Nelle altre serie, 1-1 ovunque. E in TUTTI e tre i casi chi giocava in casa - a proposito - ha vinto gara1 per perdere poi gara2. Nel caso dei Boston Bruins, rimasti ora la squadra con la miglior classifica di regular season ancora in corsa per vincere il titolo, addirittura in doppio overtime, contro Columbus. Imprevedibilità, come sempre. Una disperazione per chi deve fare pronostici, una manna per chi vuole, ogni giorno, una sorpresa.

 

LA NOTIZIA DELLA SETTIMANA. Gara7 di una grande serie tra San José e Vegas.

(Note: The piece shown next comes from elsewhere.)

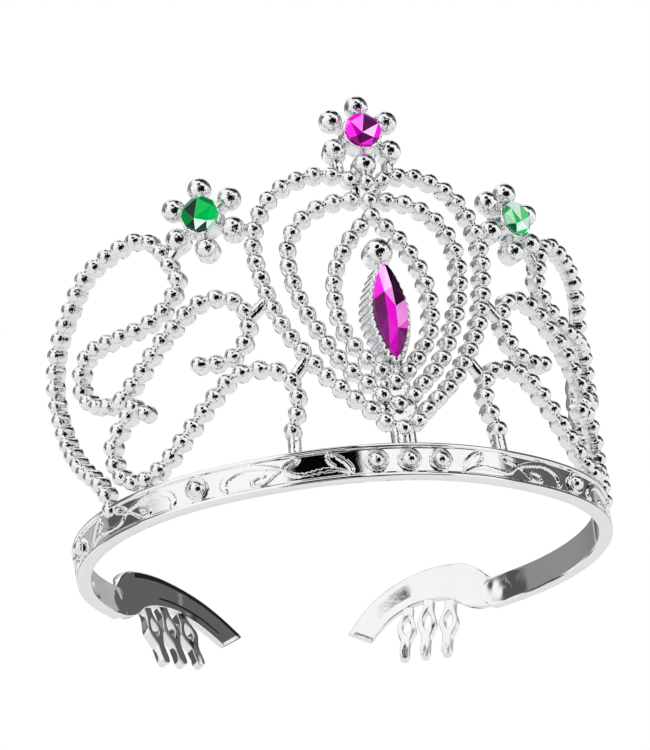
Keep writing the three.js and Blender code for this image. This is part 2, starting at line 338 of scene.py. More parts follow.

A metà del terzo periodo Vegas vince 3-0, c’è un ingaggio tra il centro degli Sharks Joe Pavelski e il suo pari ruolo Cody Eakin, che lo perde ma subito spinge l’avversario con la stecca tenuta orizzontale. Pavelski si sbilancia all’indietro, finisce contro Paul Stastny dei Golden Knights e cade sul ghiaccio di faccia, restando immobile e cominciando a sanguinare. Gli arbitri parlano tra loro poi infliggono a Eakin una penalità di cinque minuti per aver colpito alla testa l’avversario: sbagliato, perché il colpo era arrivato all’altezza del petto. In quei 5’ di superiorità numerica San José segna quattro gol, anche se Vegas pareggerà portando la partita al supplementare, ma nell’overtime segnano e passano gli Sharks. A distanza di alcuni giorni, la NHL si è scusata con i Golden Knights per l’errore arbitrale, decretando inoltre che due arbitri di quella partita, Dan O'Halloran e Eric Furlatt, non vengano utilizzati per il secondo turno, aspetto particolarmente grave nel caso del primo, che ha all’attivo 212 partite di playoff. Come hanno reagito a Vegas? Ecco qui il general manager George McPhee: «Ringraziamo per le scuse ma non perderemo il sonno per questa polemica. Non faremo le vittime. In partita succedono tante cose, quello che faremo è staccare lo specchietto retrovisore e guardare solo avanti, pensando a come migliorare la squadra. Non gireremo con una valigia piena di ‘ieri’». Serve altro? Beh, ad esempio notare che una volta raggiunto il supplementare Vegas poteva tranquillamente vincere e non l’ha fatto, ad armi pari, e che era andata in vantaggio 3-1 nella serie e l’avrebbe potuta chiudere in gara5 e gara6, ma non ci è riuscita. Deve insomma prima di tutto prendersela con se stessa e dunque McPhee, al contrario di esponenti di altri sport in altre nazioni, non si è attaccato a una decisione arbitrale, per quanto ingiusta, per coprire i propri errori.